** start Data section **

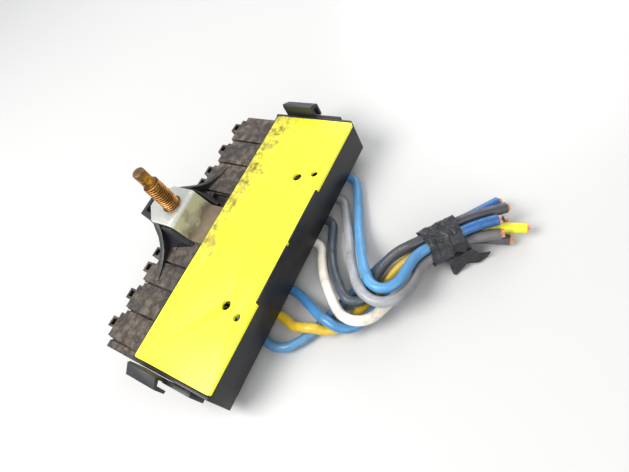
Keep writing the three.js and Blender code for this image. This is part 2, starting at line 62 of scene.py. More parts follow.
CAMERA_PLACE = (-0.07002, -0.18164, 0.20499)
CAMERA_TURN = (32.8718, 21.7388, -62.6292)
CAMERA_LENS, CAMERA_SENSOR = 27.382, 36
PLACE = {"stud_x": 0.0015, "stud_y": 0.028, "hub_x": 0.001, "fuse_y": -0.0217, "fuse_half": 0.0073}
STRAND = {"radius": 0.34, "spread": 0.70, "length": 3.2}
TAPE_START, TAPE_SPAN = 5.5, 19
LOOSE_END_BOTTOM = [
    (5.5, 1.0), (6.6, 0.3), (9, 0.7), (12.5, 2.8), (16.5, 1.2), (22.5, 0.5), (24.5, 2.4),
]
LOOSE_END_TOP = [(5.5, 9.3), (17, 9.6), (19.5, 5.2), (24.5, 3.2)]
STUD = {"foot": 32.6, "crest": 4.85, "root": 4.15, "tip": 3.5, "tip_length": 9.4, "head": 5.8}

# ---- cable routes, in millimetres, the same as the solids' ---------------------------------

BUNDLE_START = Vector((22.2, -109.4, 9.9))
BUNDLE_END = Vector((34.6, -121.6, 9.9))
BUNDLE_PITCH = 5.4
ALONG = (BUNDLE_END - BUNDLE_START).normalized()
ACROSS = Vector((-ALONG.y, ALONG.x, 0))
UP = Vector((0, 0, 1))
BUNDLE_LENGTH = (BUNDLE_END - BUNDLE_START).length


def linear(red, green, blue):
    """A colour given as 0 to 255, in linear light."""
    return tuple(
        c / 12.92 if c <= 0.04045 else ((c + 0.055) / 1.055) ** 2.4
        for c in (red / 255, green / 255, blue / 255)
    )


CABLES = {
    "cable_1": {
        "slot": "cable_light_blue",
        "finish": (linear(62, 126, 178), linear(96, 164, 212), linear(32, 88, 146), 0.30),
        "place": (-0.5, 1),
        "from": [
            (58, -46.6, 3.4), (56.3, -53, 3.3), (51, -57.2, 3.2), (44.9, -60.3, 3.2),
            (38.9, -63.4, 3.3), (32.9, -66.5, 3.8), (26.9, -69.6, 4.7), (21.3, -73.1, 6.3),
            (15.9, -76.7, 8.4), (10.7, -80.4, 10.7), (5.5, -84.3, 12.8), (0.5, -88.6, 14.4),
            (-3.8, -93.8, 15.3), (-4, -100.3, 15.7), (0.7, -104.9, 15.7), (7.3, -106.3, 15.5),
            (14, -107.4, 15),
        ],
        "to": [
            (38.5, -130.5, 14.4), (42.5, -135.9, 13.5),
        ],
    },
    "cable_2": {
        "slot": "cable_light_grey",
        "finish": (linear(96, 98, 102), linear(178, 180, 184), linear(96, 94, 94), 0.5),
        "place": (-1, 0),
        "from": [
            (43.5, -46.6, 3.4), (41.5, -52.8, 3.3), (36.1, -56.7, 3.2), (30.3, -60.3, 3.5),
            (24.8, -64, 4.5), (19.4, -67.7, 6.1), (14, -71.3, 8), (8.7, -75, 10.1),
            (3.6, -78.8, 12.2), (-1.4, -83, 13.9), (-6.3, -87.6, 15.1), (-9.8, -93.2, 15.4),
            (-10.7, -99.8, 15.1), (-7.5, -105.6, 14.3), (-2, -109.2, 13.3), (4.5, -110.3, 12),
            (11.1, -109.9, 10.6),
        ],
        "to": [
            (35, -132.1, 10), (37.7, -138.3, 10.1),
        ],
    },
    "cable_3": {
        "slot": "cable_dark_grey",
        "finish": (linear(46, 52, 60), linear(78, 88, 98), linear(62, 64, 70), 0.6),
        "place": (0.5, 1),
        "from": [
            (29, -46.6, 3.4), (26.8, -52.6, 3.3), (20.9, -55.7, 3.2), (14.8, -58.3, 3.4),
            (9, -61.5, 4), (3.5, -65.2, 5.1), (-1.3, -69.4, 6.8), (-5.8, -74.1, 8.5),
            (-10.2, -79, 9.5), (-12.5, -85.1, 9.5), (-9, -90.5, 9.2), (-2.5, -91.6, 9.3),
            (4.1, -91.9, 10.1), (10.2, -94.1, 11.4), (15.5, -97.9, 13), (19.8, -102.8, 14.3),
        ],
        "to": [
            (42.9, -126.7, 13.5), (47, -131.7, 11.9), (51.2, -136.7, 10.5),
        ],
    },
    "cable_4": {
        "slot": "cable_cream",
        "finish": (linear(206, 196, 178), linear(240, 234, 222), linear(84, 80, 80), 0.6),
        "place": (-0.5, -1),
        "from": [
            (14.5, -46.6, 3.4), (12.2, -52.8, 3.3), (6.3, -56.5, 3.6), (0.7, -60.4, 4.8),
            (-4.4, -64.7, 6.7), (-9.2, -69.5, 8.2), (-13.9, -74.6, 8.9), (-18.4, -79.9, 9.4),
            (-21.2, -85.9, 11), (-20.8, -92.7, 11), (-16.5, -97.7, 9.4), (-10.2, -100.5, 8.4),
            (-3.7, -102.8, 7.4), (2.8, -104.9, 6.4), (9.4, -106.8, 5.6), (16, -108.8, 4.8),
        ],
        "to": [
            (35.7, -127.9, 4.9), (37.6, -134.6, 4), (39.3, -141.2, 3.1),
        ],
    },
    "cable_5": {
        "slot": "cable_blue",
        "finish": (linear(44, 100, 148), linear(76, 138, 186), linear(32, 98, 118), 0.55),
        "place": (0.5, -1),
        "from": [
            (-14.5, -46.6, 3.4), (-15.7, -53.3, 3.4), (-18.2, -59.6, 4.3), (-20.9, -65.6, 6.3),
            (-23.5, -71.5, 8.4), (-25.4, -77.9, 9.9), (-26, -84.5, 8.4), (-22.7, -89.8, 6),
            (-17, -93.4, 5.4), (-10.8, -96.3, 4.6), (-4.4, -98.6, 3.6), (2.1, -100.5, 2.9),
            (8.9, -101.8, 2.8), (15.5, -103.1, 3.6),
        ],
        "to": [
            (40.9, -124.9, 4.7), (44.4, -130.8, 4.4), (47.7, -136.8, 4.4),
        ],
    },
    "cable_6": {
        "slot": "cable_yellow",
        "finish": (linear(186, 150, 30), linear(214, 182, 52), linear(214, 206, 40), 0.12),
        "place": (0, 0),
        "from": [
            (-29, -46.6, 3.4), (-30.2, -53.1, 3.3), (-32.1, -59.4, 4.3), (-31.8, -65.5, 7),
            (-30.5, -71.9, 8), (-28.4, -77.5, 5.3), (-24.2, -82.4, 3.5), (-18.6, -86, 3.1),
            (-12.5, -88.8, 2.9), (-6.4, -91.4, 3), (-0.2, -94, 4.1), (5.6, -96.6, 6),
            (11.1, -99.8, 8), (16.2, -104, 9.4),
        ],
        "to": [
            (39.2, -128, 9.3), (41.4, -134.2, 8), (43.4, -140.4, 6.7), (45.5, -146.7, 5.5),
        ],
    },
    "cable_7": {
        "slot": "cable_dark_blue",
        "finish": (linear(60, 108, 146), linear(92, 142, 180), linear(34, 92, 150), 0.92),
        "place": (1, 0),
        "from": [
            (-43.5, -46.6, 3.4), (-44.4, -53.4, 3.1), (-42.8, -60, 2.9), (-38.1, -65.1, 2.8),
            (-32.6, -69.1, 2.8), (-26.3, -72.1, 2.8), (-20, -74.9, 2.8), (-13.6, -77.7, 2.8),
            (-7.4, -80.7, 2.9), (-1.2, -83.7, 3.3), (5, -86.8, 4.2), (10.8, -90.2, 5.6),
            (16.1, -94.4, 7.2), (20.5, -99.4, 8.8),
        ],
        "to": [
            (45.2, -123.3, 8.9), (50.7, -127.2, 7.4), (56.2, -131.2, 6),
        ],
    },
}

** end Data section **

Please give an exact restatement of only the lines from the beginning of the material above to the line with "# ---- cable", inclusive.

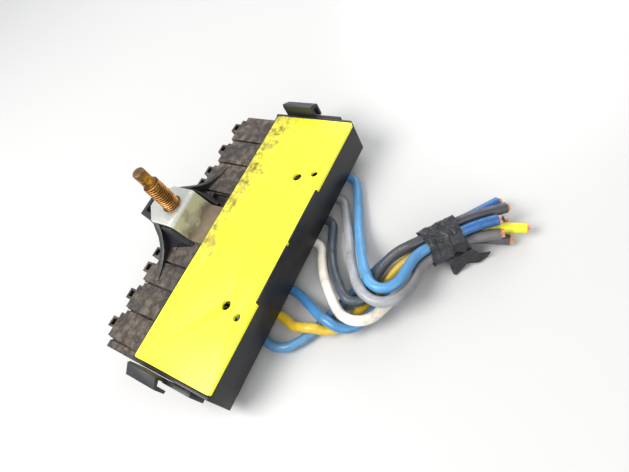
Keep writing the three.js and Blender code for this image. This is part 2, starting at line 62 of scene.py. More parts follow.
CAMERA_PLACE = (-0.07002, -0.18164, 0.20499)
CAMERA_TURN = (32.8718, 21.7388, -62.6292)
CAMERA_LENS, CAMERA_SENSOR = 27.382, 36
PLACE = {"stud_x": 0.0015, "stud_y": 0.028, "hub_x": 0.001, "fuse_y": -0.0217, "fuse_half": 0.0073}
STRAND = {"radius": 0.34, "spread": 0.70, "length": 3.2}
TAPE_START, TAPE_SPAN = 5.5, 19
LOOSE_END_BOTTOM = [
    (5.5, 1.0), (6.6, 0.3), (9, 0.7), (12.5, 2.8), (16.5, 1.2), (22.5, 0.5), (24.5, 2.4),
]
LOOSE_END_TOP = [(5.5, 9.3), (17, 9.6), (19.5, 5.2), (24.5, 3.2)]
STUD = {"foot": 32.6, "crest": 4.85, "root": 4.15, "tip": 3.5, "tip_length": 9.4, "head": 5.8}

# ---- cable routes, in millimetres, the same as the solids' ---------------------------------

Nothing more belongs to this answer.